Sainte Pélagie s'en va secrètement à Jérusalem, et bâtit une cellule sur le mont des Oliviers, où s'étant recluse et prenant le nom de Pélage, elle y demeura jusques à la mort.
Le huitième jour d'après son baptême, qui est celui auquel on quitte la robe blanche qu'on y a reçue, Sainte Pélagie se leva secrètement la nuit, et dépouillant cette robe se revêtit d'un cilice et d'un méchant manteau du bienheureux Evêque Nonne ; et depuis ce jour, on ne la revit jamais plus à Antioche. Sainte Romaine pleurant amèrement, le saint Evêque la consola et lui dit : « Ne pleurez point, ma fille ; mais au contraire ayez une extrême joie de ce que Pélagie a choisi la meilleure part, à l'imitation de Marie que notre Seigneur préfère à Marthe dans l'Evangile. » Sainte Pélagie s'étant retirée de la sorte s'en alla à Jérusalem, et bâtit une cellule sur le mont des Oliviers où notre Seigneur fit sa prière. A quelque temps de là tous les Evêques qui étaient assemblés à Antioche s'en retournèrent chacun en leur diocèse.
Trois ou quatre ans après, je désirai d'aller à Jérusalem pour y adorer la résurrection glorieuse de notre Seigneur Jésus-Christ ; et ayant demandé congé à mon saint Evêque, ilme dit en me l'accordant : « Mon frère le Diacre, lorsque vous serez à Jérusalem, enquérez-vous d'un Solitaire eunuque nommé Pélage, qui y est reclus depuis plusieurs années, et allez le voir ; car il vous pourra beaucoup servir. » Or en disant cela, il me parlait de la servante de Dieu Pélagie,mais obscurément.
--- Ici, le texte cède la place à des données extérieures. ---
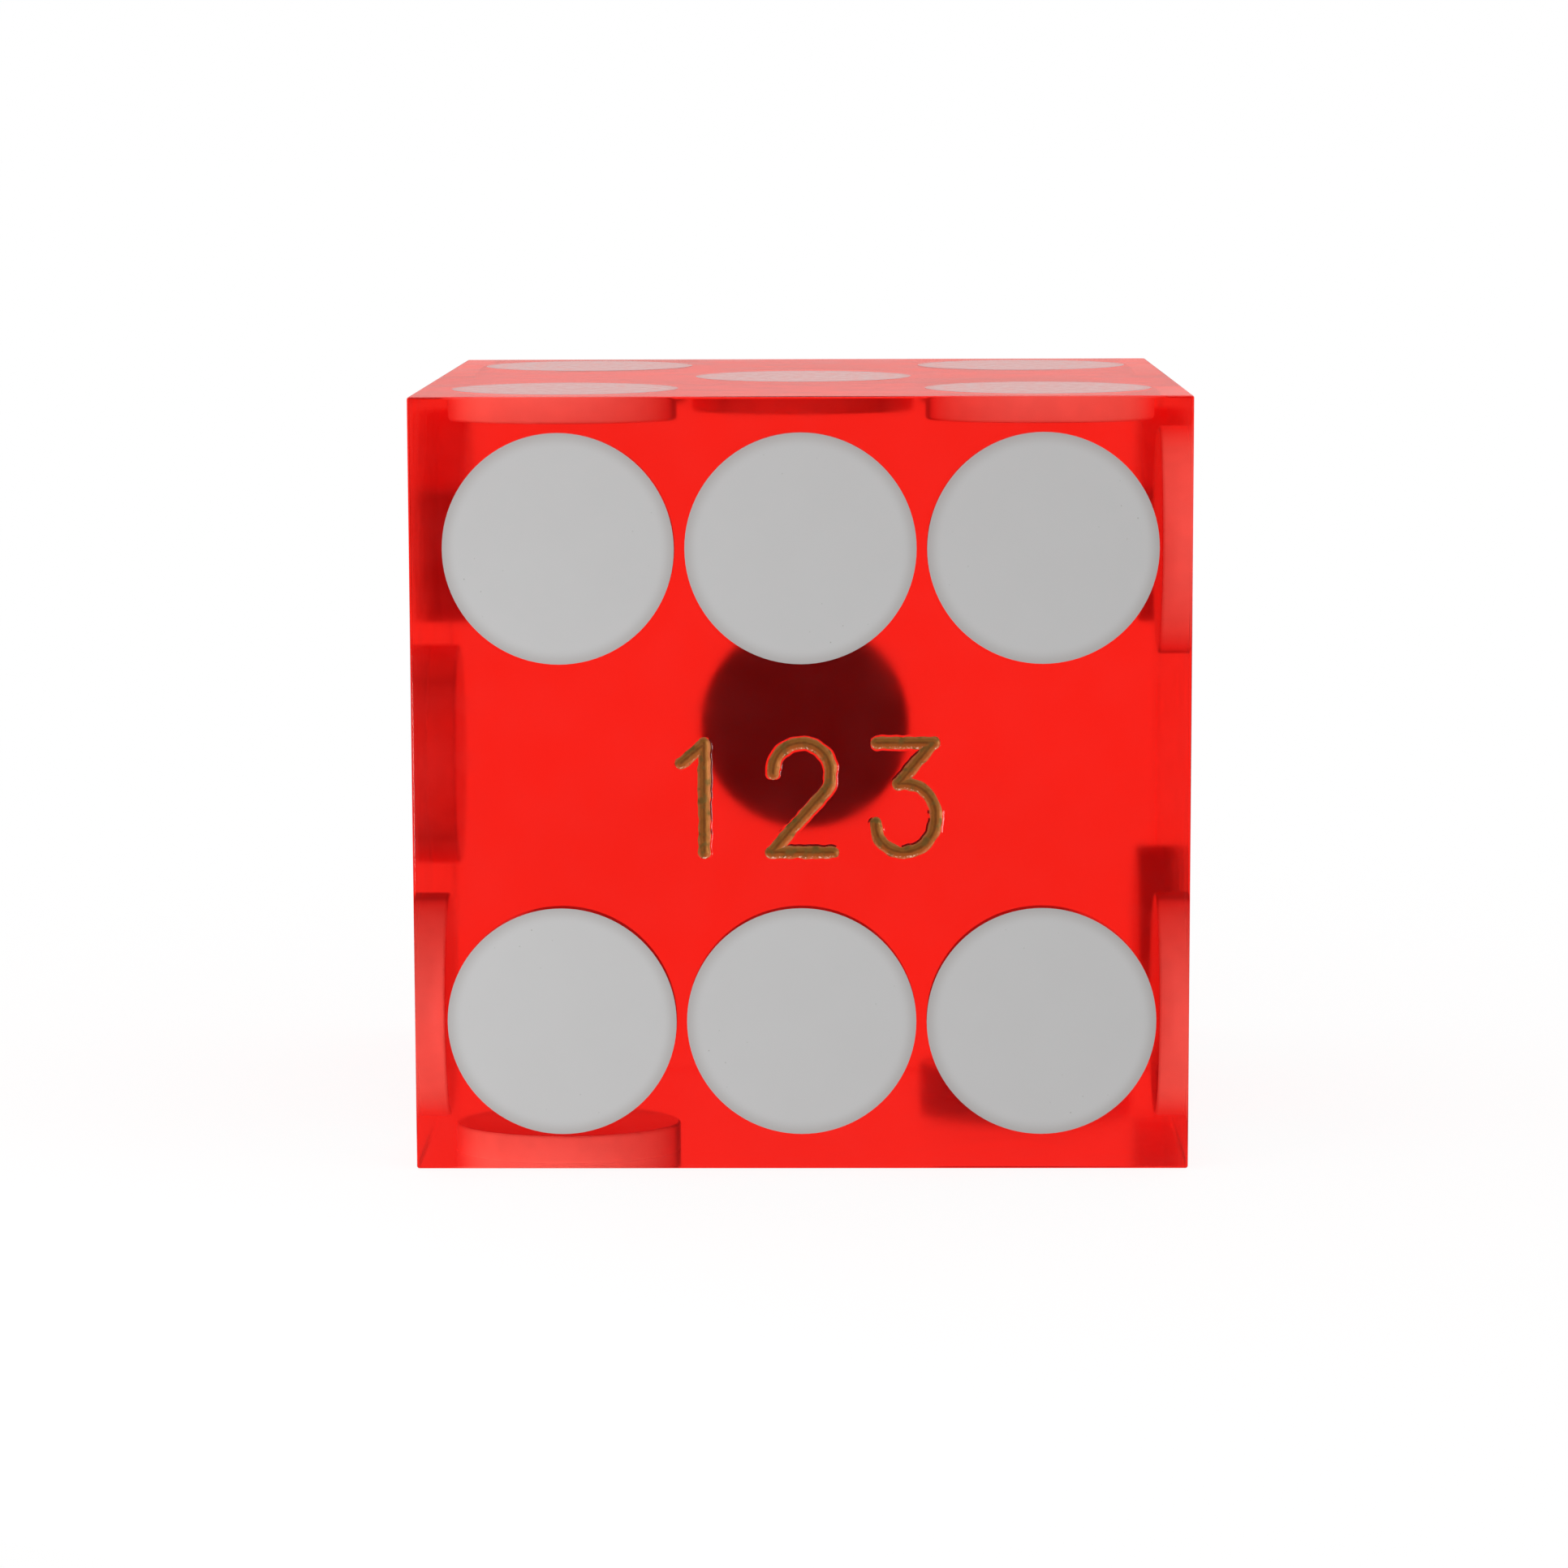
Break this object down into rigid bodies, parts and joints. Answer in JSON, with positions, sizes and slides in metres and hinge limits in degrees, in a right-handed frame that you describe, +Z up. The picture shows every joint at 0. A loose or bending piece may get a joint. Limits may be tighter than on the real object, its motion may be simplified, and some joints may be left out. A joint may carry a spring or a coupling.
{
  "type": "casino die",
  "caption": "Translucent red casino die: a true, sharp-edged cube with round pips drilled into its faces and filled flush.",
  "frame": {"origin": "centre of the cube, halfway between each pair of opposite faces", "axes": "+Z up, out of the five face; -Y out of the front, which is the six face; +X to the right as the six face is looked at, out of the four face"},
  "size_m": [0.019, 0.019, 0.019],
  "materials": {
    "red_acetate": "polished",
    "pip_compound": "satin",
    "gold_foil": "satin"
  },
  "bodies": {
    "root": {"die_body": "red_acetate", "one_pip_1": "pip_compound", "two_pip_1": "pip_compound", "two_pip_2": "pip_compound", "three_pip_1": "pip_compound", "three_pip_2": "pip_compound", "three_pip_3": "pip_compound", "four_pip_1": "pip_compound", "four_pip_2": "pip_compound", "four_pip_3": "pip_compound", "four_pip_4": "pip_compound", "five_pip_1": "pip_compound", "five_pip_2": "pip_compound", "five_pip_3": "pip_compound", "five_pip_4": "pip_compound", "five_pip_5": "pip_compound", "six_pip_1": "pip_compound", "six_pip_2": "pip_compound", "six_pip_3": "pip_compound", "six_pip_4": "pip_compound", "six_pip_5": "pip_compound", "six_pip_6": "pip_compound"}
  },
  "joints": []
}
Etant arrivé à Jérusalem, et ayant adoré la résurrection de notre Seigneur Jésus-Christ, je m'enquis le lendemain du serviteur de Dieu, et le trouvai sur le mont des Oliviers dans une cellule fermée de tous côtés et où il y avait seulement une fort petite fenêtre, àlaquelle ayant frappé, elle me l'ouvrit et me reconnut, mais je ne la reconnus point ; car comment l'aurais-je pu puisque l'ayant vue auparavant dans une beauté incroyable, elle avait lors les yeux enfoncés et le visage tout décharné par les longues austérités de son extrême pénitence ? Elle me dit : « D'où venez-vous, mon frère ? » « Je viens vous trouver », lui répondis-je, »par le commandement de Nonne, mon Evêque. » « C'est un véritable Saint », répliqua-t-elle, « et je le supplie de prier Dieu pour moi. » En achevant ces paroles, elle ferma la fenêtre, et commença à chanter Tierce. Je me mis en prière auprès de sa cellule, et puis m'en allai avec beaucoup de consolation d'avoir vu cette personne angélique.
A mon retour de Jérusalem, je visitai les frères par les monastères, et trouvai que Pélage y était en très grande réputation ; ce qui me fit résoudre de le retourner voir, afin de profiter de ses salutaires instructions. Etant arrivé à sa cellule, ayant frappé à la fenêtre, et l'ayant même appelé par son nom, voyant qu'il ne me répondait point, je continuai les deux jours suivants à faire la même chose, mais aussi inutilement que le premier. Alors, je dis en moi-même : Ou il n'y a personne ici, ou au moins le Solitaire qui y était s'en est allé. Puis, étant poussé d'un instinct de Dieu, j'ajoutai: Il faut que je vois s'il ne serait point mort. Ayant achevé ces paroles, j'ouvris la petite fenêtre, et regardant dans la cellule, j'aperçus qu'il était mort.Aussitôt je refermai la fenêtre, et l'ayant bouchée avec de la terre, je courus dire dans Jérusalem à ceux avec qui je demeurais, que le Solitaire Saint Pélage qui menait une vie si admirable s'était endormi du sommeil des Justes. Aussitôt ces Saints Pères accompagnés des Solitaires de divers Monastères vinrent à la cellule, qui ayant été ouverte et le saint corps en ayant été tiré, on le mit avec grande vénération sur un drap d'or enrichi de pierres précieuses ; puis ces Saints Pères le frottant avec de la myrrhe connurent que c'était une femme ; ce qui les ayant extraordinairement étonnés et voulant cacher au peuple cette merveille, ce ne fut pas en leur puissance d'y parvenir. Alors ils crièrent à haute voix : « Jésus-Christ notre Seigneur et notre maître, gloire vous soit rendue à jamais de tant de richesses cachées que vous avez sur la terre non seulement dns les hommes, mais aussi dans les femmes. » Le bruit s'en étant répandu de tous côtés, tous les Monastères de vierges tant de Jéricho que du Jourdain où notre Seigneur fut baptisé, vinrent avec des cierges allumés en chantant des hymnes ; et ces saintes reliques étant portées par ces Saints Pères furent mises dans l'église.
Voilà quelle a été la ve d'une courtisane. Voilà quelles ont été les actions d'une personne dont le Salut semblait être désespéré ; et je supplie Dieu qu'au jour du Jugement nous jouissions avec elle des effets de sa miséricorde, lui à qui reviennent l'honneur, la puissance et la gloire aux siècles des siècles. Amen.